Having lived and studied in Berlin for nine years, Silvia Conde returned to Barcelona to hone her talents in photography and creative direction. Her practice throws sharp focus on the natural world and the “original beauty of Mother Earth: from its colours and textures to dreamy landscapes, all of them real.” Recently, Motherhood has become central to Conde’s work and provides ongoing provocation as her practice develops.
When curating personalised recommendations of her hometown for this feature, Conde explains: “I guess Barcelona has many options – different places to please several different groups of people. So, my selections are super personal and connected to what I’m doing at the moment.”
This is my favourite place at the moment for lunch. It’s run by a Japanese woman named Kei, who is the kindest and sweetest chef. Her place is tiny and couldn’t be more charming and cosy. Everything is organic and handmade, and almost everything she serves is vegan. In the past few months, her reputation has [understandably] grown and you must order very early or even make a reservation the day before to avoid disappointment.
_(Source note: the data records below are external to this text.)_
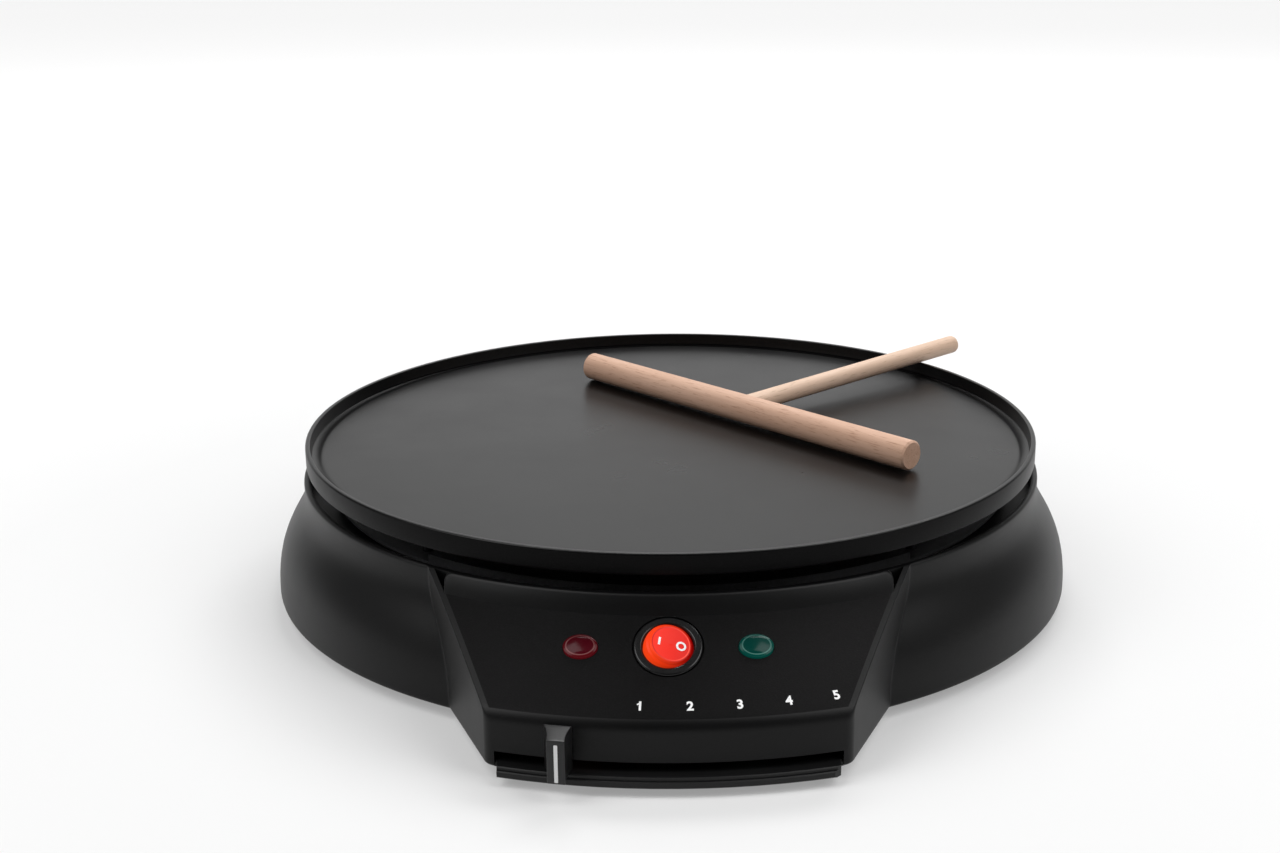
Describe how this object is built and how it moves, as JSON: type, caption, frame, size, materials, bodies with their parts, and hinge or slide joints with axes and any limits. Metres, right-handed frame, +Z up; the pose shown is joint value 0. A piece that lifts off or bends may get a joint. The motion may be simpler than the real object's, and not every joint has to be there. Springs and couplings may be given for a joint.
{
  "type": "electric crepe maker",
  "caption": "Round electric crepe maker with a rimmed non-stick plate, a flared black housing, a front control box with rocker switch and temperature slider, and a wooden T-spreader.",
  "frame": {"origin": "on the table, under the middle of the box round the whole object", "axes": "+Z up, -Y towards the control box at the front, +X to the right seen from the front"},
  "size_m": [0.3274, 0.3686, 0.0739],
  "materials": {
    "plate": "non-stick coated, satin",
    "element": "heat-stained sheath",
    "ceramic": "glazed steatite",
    "sheet": "bright rolled sheet",
    "housing": "black, fine texture",
    "base": "black, fine texture",
    "feet": "soft matt",
    "steel": "zinc plated",
    "brass": "plain",
    "switch_black": "satin black",
    "rocker_red": "translucent, lit",
    "lens_red": "translucent",
    "lens_green": "translucent",
    "lamp": "clear bulb",
    "knob": "black with a white line",
    "fuse": "plain",
    "nylon": "natural",
    "gland": "soft matt",
    "wire": "silicone sleeve",
    "beech": "bare sanded beech"
  },
  "bodies": {
    "base": {"cooking_plate": "plate", "heating_element": "element", "element_terminals": "ceramic", "heat_reflector": "sheet", "upper_housing": "housing", "base_cover": "base", "rubber_feet": "feet", "base_screws": "steel", "plate_screws": "steel", "thermostat_bracket": "steel", "bracket_screws": "steel", "thermostat_body": "ceramic", "thermostat_blades": "brass", "switch_housing": "switch_black", "switch_terminals": "brass", "switch_lamp": "lamp", "red_lens": "lens_red", "green_lens": "lens_green", "indicator_lamps": "lamp", "lens_clips": "steel", "thermal_fuse": "fuse", "fuse_clip": "steel", "terminal_block": "ceramic", "block_screws": "brass", "cord_gland": "gland", "cord_clamp": "nylon", "clamp_screws": "steel", "internal_wires": "wire"},
    "temperature_lever": {"thermostat_shaft": "steel", "slider_lever": "steel", "lever_nut": "steel", "slider_knob": "knob"},
    "rocker": {"switch_rocker": "rocker_red"},
    "spreader": {"spreader_rake": "beech", "spreader_handle": "beech"}
  },
  "joints": [
    {"name": "temperature_slide", "type": "hinge", "parent": "base", "child": "temperature_lever", "pos_m": [0, 0.02065, 0.022], "axis": [0, 0, 1], "range_deg": [-6, 27]},
    {"name": "switch_press", "type": "hinge", "parent": "base", "child": "rocker", "pos_m": [0, -0.14781, 0.03829], "axis": [-0.1392, -0.8443, -0.5174], "range_deg": [0, 30]},
    {"name": "spreader_lift", "type": "slide", "parent": "base", "child": "spreader", "axis": [0, 0, 1], "range_m": [0, 0.15]}
  ]
}
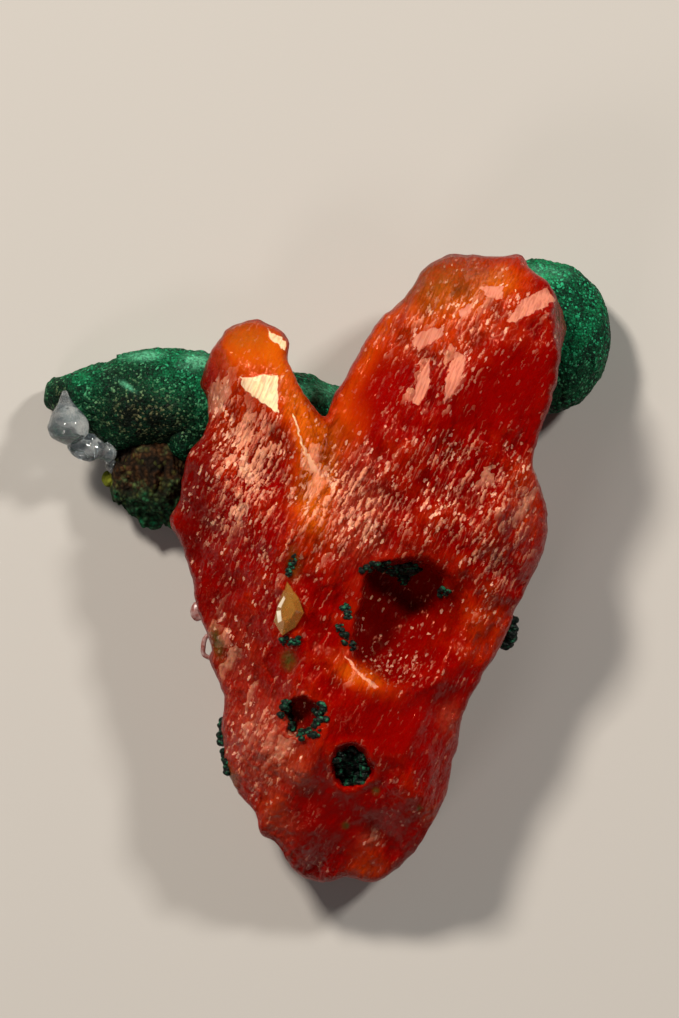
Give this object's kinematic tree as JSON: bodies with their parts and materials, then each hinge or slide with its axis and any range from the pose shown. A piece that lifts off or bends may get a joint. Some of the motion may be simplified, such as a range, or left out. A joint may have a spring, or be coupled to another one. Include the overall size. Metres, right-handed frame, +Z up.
{
  "type": "cuprite crystal specimen",
  "caption": "Red cuprite crystals grown together in a V, with green malachite behind and in the hollows, lying on its back.",
  "frame": {"origin": "under the middle of the specimen, on the surface that it lies on", "axes": "+X to the right across the specimen, +Y along it from the tip to the ends of the crystals, +Z up out of its front"},
  "size_m": [0.023, 0.0252, 0.0087],
  "materials": {
    "cuprite": "gloss",
    "malachite": "matte",
    "limonite": "matte",
    "chalcedony": "gloss",
    "amber_crystal": "gloss",
    "dark_crust": "matte"
  },
  "bodies": {
    "root": {"cuprite": "cuprite", "malachite_arm": "malachite", "malachite_nodule": "malachite", "limonite_lump": "limonite", "chalcedony_bead": "chalcedony", "amber_crystal": "amber_crystal", "cavity_crust_brow": "dark_crust", "cavity_crust_wall": "dark_crust", "cavity_crust_sill": "dark_crust", "cavity_crust_speck": "dark_crust", "pit_crust_left": "dark_crust", "pit_crust_right": "dark_crust", "pit_crust_cluster": "dark_crust", "seam_crust_upper": "dark_crust", "seam_crust_lower": "dark_crust", "left_crust_upper": "dark_crust", "left_crust_lower": "dark_crust", "right_crust": "dark_crust"}
  },
  "joints": []
}
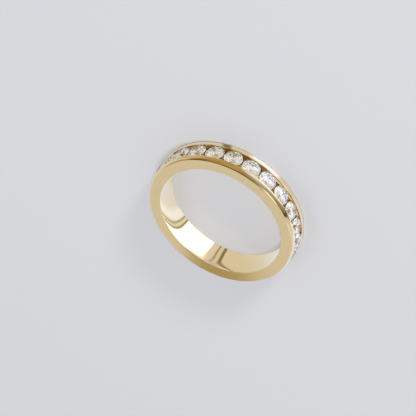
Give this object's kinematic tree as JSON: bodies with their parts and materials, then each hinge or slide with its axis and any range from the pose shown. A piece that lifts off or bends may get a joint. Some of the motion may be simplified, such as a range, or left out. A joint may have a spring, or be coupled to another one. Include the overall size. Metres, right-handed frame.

After almost two years back in Barcelona, this has become a place for me to go to remember Berlin, the city where I used to live. Camping is a small chiringuito [beach bar] located in a green area with a few trees and shadows. It’s mostly filled with trendy parents who live in the hood, skaters who are training in the park right next to it, groups of friends, locals and also tourists.
I really recommend walking around the industrial part of Poblenou. The city council has invested a lot in this part of the neighbourhood in the past few years. Expect green areas, fancy cafés and – especially enjoyable if you have kids and love to walk around with them – big sidewalks with almost no cars in the way. Here began the car-free “super blocks” project [Superilla], where parks, plants, trees and areas to chill for walkers were prioritised instead of vehicles. I like to think that this represents the Barcelona of the future.
Back north, Parallelo Gelato serves the best ice cream in town. Try their vegan pistachio “de palo” [stick] covered with dark chocolate and tiny pistachio pieces – you won’t regret it. Their team is always friendly and they will let you try every taste before you make your decision.
One of my favourite coffee places. Owned and run by a Spanish and French family with children, they both roast and serve in their small café in Gràcia. They are always kind and serve baked goods by Masmeriendas and Origo Bakery.
One of the very few green areas you will find in Barcelona. After living in Berlin for such a long time, green areas are one of the main things I miss from living abroad. We are desperate to have more real parks with grass and trees. While there has been an increase in natural environments since our current mayor came to power, there is still so much to be done. Turó Park has a large green space where we sit in the afternoon and enjoy a breeze, especially in summer, when temperatures are over 30 degrees.
Located in Montjuïc, Miró Museum is one of my favourite cultural places in the city. Close by, you can also visit the German Pavilion of Mies van der Rohe. The whole area grew during the Olympic Games back in 1992; it feels quite tourist-y, but it’s totally worthwhile paying a visit.